— Start of Input for this task —

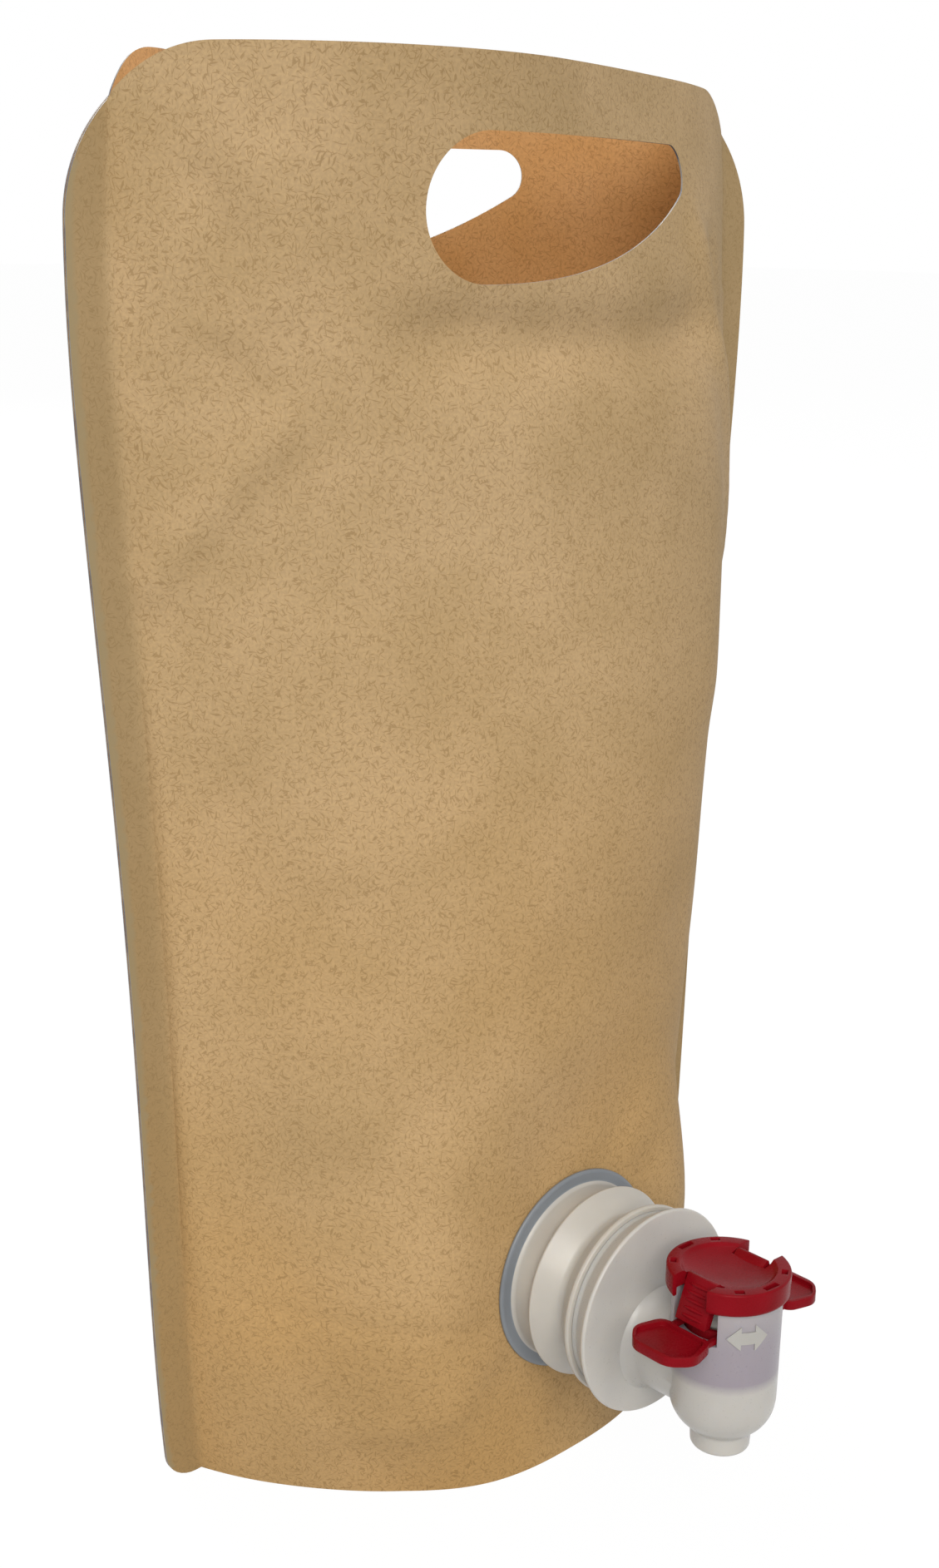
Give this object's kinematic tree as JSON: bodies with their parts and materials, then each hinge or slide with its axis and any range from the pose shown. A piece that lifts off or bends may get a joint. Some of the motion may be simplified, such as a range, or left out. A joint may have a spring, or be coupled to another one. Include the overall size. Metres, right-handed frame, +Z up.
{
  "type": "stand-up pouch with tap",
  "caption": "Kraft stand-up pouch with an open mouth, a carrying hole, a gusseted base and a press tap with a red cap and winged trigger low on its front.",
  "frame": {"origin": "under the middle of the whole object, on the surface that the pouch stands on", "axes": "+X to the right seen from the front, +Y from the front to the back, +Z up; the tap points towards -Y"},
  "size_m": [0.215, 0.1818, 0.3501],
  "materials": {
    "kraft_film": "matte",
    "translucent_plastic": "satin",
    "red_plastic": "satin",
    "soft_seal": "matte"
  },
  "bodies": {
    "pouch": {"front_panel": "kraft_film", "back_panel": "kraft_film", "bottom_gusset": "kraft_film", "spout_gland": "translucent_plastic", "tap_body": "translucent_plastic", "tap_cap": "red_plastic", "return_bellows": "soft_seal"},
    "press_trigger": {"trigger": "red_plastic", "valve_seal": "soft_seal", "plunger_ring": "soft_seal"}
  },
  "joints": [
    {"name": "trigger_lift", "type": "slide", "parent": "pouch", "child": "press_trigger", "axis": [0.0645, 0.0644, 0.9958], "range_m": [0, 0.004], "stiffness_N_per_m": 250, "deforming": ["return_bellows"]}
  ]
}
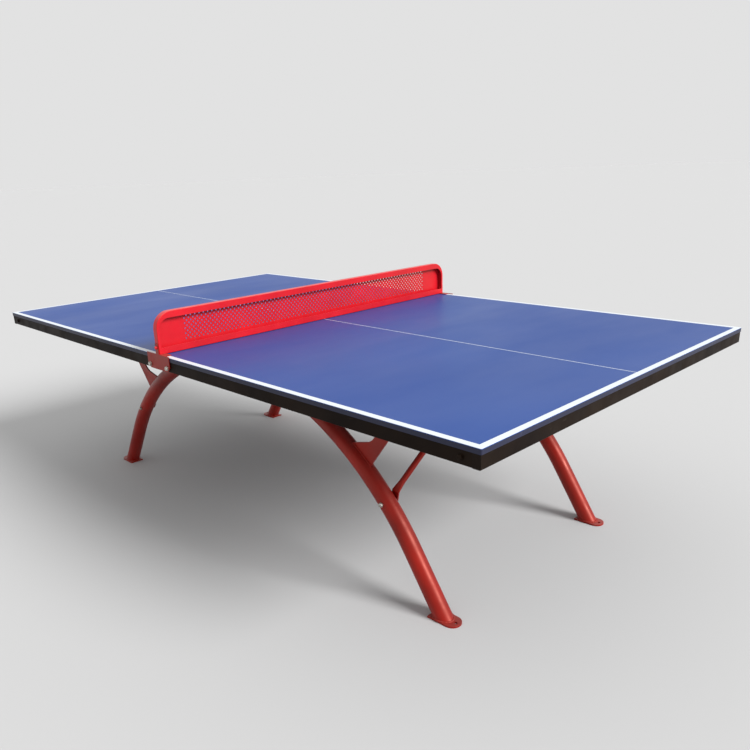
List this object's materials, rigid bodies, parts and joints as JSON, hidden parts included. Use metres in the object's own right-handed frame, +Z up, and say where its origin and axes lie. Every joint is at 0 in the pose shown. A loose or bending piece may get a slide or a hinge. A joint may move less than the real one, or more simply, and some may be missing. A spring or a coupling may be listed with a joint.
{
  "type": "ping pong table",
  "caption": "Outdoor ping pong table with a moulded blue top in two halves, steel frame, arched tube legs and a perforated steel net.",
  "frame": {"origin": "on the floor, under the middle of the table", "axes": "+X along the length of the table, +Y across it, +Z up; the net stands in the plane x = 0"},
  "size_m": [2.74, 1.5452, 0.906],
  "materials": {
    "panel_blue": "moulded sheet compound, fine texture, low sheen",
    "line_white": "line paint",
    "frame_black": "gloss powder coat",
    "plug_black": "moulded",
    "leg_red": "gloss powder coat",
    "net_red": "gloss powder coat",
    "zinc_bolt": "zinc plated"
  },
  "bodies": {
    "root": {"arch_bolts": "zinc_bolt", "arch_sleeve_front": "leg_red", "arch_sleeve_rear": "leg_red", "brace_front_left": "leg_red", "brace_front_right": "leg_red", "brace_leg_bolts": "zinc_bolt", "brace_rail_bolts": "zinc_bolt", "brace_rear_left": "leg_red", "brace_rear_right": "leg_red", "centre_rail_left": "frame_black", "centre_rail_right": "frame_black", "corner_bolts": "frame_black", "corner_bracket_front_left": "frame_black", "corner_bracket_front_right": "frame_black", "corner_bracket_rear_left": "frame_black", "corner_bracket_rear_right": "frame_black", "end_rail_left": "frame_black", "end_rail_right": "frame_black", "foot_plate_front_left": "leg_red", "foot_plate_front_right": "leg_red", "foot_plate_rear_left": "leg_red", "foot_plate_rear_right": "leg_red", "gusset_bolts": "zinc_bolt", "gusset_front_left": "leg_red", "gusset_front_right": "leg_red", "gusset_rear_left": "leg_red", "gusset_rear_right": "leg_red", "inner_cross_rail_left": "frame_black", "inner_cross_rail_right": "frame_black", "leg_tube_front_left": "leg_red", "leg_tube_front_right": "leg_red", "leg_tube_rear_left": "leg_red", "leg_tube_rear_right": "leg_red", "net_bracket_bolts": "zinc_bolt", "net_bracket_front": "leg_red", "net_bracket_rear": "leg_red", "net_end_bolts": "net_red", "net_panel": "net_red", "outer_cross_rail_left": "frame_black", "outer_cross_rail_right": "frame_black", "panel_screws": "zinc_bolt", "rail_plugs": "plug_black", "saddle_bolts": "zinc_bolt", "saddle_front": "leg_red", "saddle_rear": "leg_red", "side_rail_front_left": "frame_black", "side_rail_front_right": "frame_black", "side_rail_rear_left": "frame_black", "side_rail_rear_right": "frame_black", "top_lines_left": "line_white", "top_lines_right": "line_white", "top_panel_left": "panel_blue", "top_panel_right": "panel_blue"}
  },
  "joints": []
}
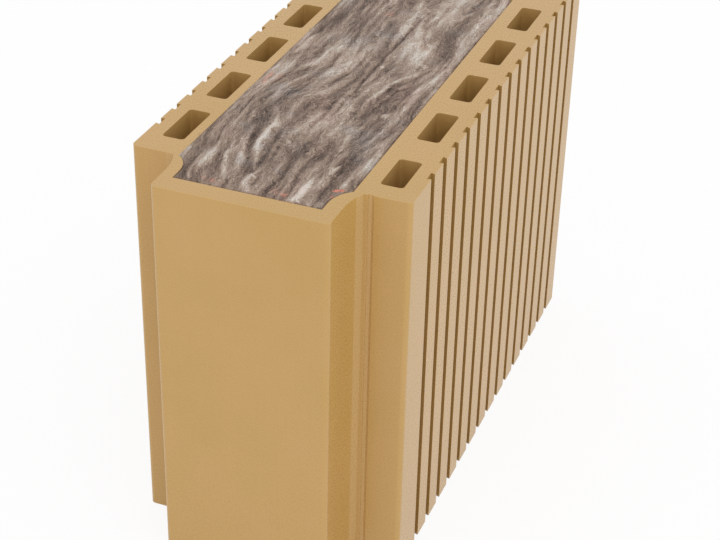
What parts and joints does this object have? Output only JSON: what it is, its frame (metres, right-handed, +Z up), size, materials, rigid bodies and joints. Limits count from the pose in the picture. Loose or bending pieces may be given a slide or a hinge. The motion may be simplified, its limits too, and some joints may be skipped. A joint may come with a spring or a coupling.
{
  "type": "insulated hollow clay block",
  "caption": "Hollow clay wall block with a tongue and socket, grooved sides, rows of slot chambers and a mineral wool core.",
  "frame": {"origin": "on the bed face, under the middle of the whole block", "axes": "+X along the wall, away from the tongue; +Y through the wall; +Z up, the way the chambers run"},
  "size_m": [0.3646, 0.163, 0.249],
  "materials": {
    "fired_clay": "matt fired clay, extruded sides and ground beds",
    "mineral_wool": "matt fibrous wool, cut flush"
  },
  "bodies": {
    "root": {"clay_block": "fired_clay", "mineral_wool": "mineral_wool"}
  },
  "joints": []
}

— End of Input for this task —

__The request__: Return each entry from the material above exactly as it appears.

__Answer__:
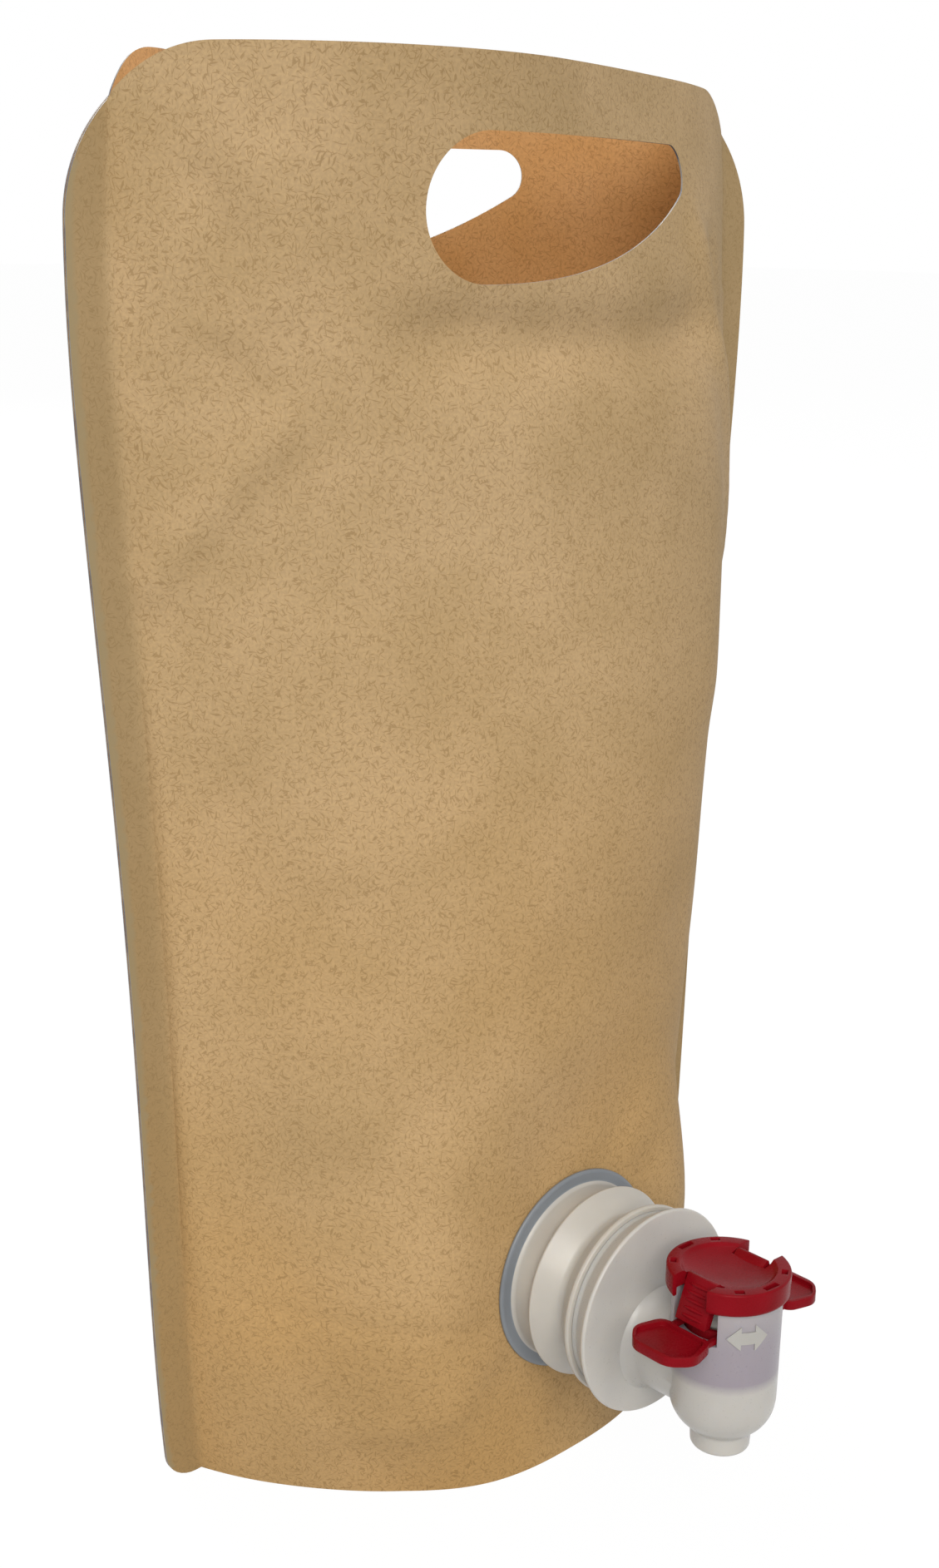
Give this object's kinematic tree as JSON: bodies with their parts and materials, then each hinge or slide with its axis and any range from the pose shown. A piece that lifts off or bends may get a joint. Some of the motion may be simplified, such as a range, or left out. A joint may have a spring, or be coupled to another one. Include the overall size. Metres, right-handed frame, +Z up.
{
  "type": "stand-up pouch with tap",
  "caption": "Kraft stand-up pouch with an open mouth, a carrying hole, a gusseted base and a press tap with a red cap and winged trigger low on its front.",
  "frame": {"origin": "under the middle of the whole object, on the surface that the pouch stands on", "axes": "+X to the right seen from the front, +Y from the front to the back, +Z up; the tap points towards -Y"},
  "size_m": [0.215, 0.1818, 0.3501],
  "materials": {
    "kraft_film": "matte",
    "translucent_plastic": "satin",
    "red_plastic": "satin",
    "soft_seal": "matte"
  },
  "bodies": {
    "pouch": {"front_panel": "kraft_film", "back_panel": "kraft_film", "bottom_gusset": "kraft_film", "spout_gland": "translucent_plastic", "tap_body": "translucent_plastic", "tap_cap": "red_plastic", "return_bellows": "soft_seal"},
    "press_trigger": {"trigger": "red_plastic", "valve_seal": "soft_seal", "plunger_ring": "soft_seal"}
  },
  "joints": [
    {"name": "trigger_lift", "type": "slide", "parent": "pouch", "child": "press_trigger", "axis": [0.0645, 0.0644, 0.9958], "range_m": [0, 0.004], "stiffness_N_per_m": 250, "deforming": ["return_bellows"]}
  ]
}
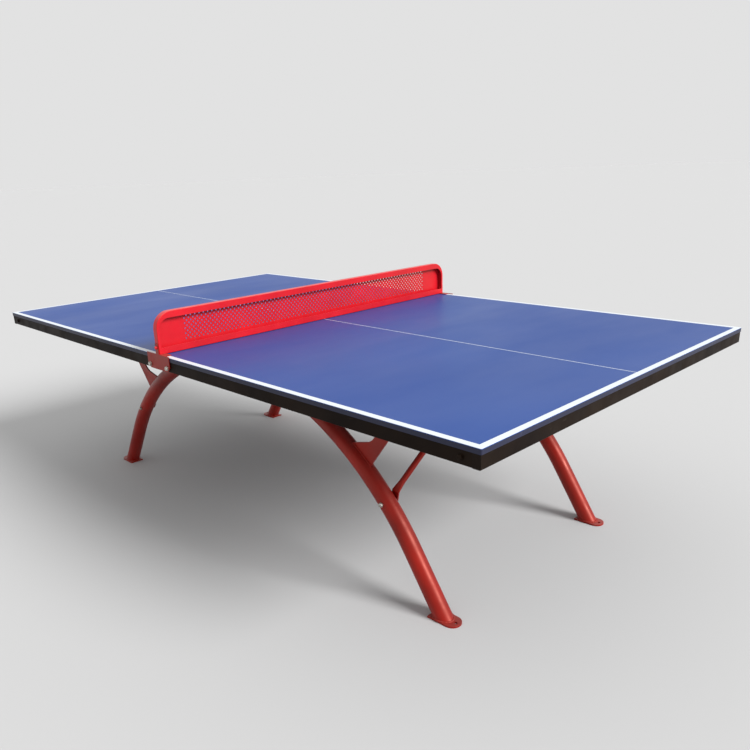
List this object's materials, rigid bodies, parts and joints as JSON, hidden parts included. Use metres in the object's own right-handed frame, +Z up, and say where its origin and axes lie. Every joint is at 0 in the pose shown. A loose or bending piece may get a slide or a hinge. A joint may move less than the real one, or more simply, and some may be missing. A spring or a coupling may be listed with a joint.
{
  "type": "ping pong table",
  "caption": "Outdoor ping pong table with a moulded blue top in two halves, steel frame, arched tube legs and a perforated steel net.",
  "frame": {"origin": "on the floor, under the middle of the table", "axes": "+X along the length of the table, +Y across it, +Z up; the net stands in the plane x = 0"},
  "size_m": [2.74, 1.5452, 0.906],
  "materials": {
    "panel_blue": "moulded sheet compound, fine texture, low sheen",
    "line_white": "line paint",
    "frame_black": "gloss powder coat",
    "plug_black": "moulded",
    "leg_red": "gloss powder coat",
    "net_red": "gloss powder coat",
    "zinc_bolt": "zinc plated"
  },
  "bodies": {
    "root": {"arch_bolts": "zinc_bolt", "arch_sleeve_front": "leg_red", "arch_sleeve_rear": "leg_red", "brace_front_left": "leg_red", "brace_front_right": "leg_red", "brace_leg_bolts": "zinc_bolt", "brace_rail_bolts": "zinc_bolt", "brace_rear_left": "leg_red", "brace_rear_right": "leg_red", "centre_rail_left": "frame_black", "centre_rail_right": "frame_black", "corner_bolts": "frame_black", "corner_bracket_front_left": "frame_black", "corner_bracket_front_right": "frame_black", "corner_bracket_rear_left": "frame_black", "corner_bracket_rear_right": "frame_black", "end_rail_left": "frame_black", "end_rail_right": "frame_black", "foot_plate_front_left": "leg_red", "foot_plate_front_right": "leg_red", "foot_plate_rear_left": "leg_red", "foot_plate_rear_right": "leg_red", "gusset_bolts": "zinc_bolt", "gusset_front_left": "leg_red", "gusset_front_right": "leg_red", "gusset_rear_left": "leg_red", "gusset_rear_right": "leg_red", "inner_cross_rail_left": "frame_black", "inner_cross_rail_right": "frame_black", "leg_tube_front_left": "leg_red", "leg_tube_front_right": "leg_red", "leg_tube_rear_left": "leg_red", "leg_tube_rear_right": "leg_red", "net_bracket_bolts": "zinc_bolt", "net_bracket_front": "leg_red", "net_bracket_rear": "leg_red", "net_end_bolts": "net_red", "net_panel": "net_red", "outer_cross_rail_left": "frame_black", "outer_cross_rail_right": "frame_black", "panel_screws": "zinc_bolt", "rail_plugs": "plug_black", "saddle_bolts": "zinc_bolt", "saddle_front": "leg_red", "saddle_rear": "leg_red", "side_rail_front_left": "frame_black", "side_rail_front_right": "frame_black", "side_rail_rear_left": "frame_black", "side_rail_rear_right": "frame_black", "top_lines_left": "line_white", "top_lines_right": "line_white", "top_panel_left": "panel_blue", "top_panel_right": "panel_blue"}
  },
  "joints": []
}
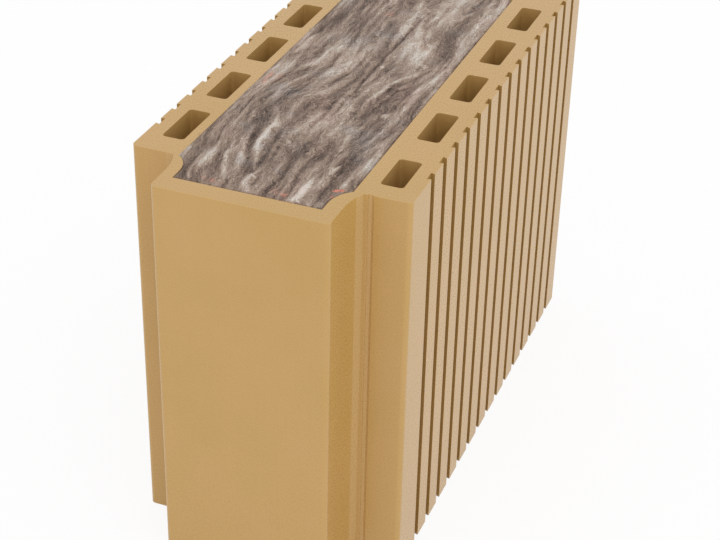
What parts and joints does this object have? Output only JSON: what it is, its frame (metres, right-handed, +Z up), size, materials, rigid bodies and joints. Limits count from the pose in the picture. Loose or bending pieces may be given a slide or a hinge. The motion may be simplified, its limits too, and some joints may be skipped. A joint may come with a spring or a coupling.
{
  "type": "insulated hollow clay block",
  "caption": "Hollow clay wall block with a tongue and socket, grooved sides, rows of slot chambers and a mineral wool core.",
  "frame": {"origin": "on the bed face, under the middle of the whole block", "axes": "+X along the wall, away from the tongue; +Y through the wall; +Z up, the way the chambers run"},
  "size_m": [0.3646, 0.163, 0.249],
  "materials": {
    "fired_clay": "matt fired clay, extruded sides and ground beds",
    "mineral_wool": "matt fibrous wool, cut flush"
  },
  "bodies": {
    "root": {"clay_block": "fired_clay", "mineral_wool": "mineral_wool"}
  },
  "joints": []
}